◆ WHAT THIS TASK INVOLVES: Please output exactly the lines of the material from the first through the line containing "corner), (-far, reach)]", and nothing more.

◆ DATA EXTRACT:
-- -- --
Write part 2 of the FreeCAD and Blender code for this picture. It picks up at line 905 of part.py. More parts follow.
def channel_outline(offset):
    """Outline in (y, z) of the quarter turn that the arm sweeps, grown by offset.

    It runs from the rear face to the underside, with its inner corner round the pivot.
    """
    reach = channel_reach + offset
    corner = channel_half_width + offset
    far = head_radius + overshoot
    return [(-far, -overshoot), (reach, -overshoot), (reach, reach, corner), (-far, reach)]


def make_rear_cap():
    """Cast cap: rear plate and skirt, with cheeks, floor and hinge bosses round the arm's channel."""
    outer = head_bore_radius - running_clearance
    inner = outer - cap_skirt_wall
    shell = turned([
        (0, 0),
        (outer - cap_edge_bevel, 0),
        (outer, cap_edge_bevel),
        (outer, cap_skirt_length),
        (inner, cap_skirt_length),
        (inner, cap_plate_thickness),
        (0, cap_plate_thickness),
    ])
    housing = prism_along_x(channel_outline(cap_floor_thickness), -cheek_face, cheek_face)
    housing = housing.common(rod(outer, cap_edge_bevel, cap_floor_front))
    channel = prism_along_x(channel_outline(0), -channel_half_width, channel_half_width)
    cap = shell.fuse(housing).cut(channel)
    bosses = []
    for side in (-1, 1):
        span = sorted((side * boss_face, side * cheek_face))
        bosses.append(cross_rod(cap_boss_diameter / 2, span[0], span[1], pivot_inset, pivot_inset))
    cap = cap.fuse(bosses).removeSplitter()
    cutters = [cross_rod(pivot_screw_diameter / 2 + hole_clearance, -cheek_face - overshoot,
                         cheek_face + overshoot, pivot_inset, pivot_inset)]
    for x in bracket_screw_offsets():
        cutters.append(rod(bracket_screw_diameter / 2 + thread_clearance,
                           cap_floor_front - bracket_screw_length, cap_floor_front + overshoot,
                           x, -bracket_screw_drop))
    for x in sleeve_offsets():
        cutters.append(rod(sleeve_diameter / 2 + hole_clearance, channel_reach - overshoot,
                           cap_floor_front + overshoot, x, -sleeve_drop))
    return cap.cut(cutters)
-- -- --
◆ OUTPUT:
Write part 2 of the FreeCAD and Blender code for this picture. It picks up at line 905 of part.py. More parts follow.
def channel_outline(offset):
    """Outline in (y, z) of the quarter turn that the arm sweeps, grown by offset.

    It runs from the rear face to the underside, with its inner corner round the pivot.
    """
    reach = channel_reach + offset
    corner = channel_half_width + offset
    far = head_radius + overshoot
    return [(-far, -overshoot), (reach, -overshoot), (reach, reach, corner), (-far, reach)]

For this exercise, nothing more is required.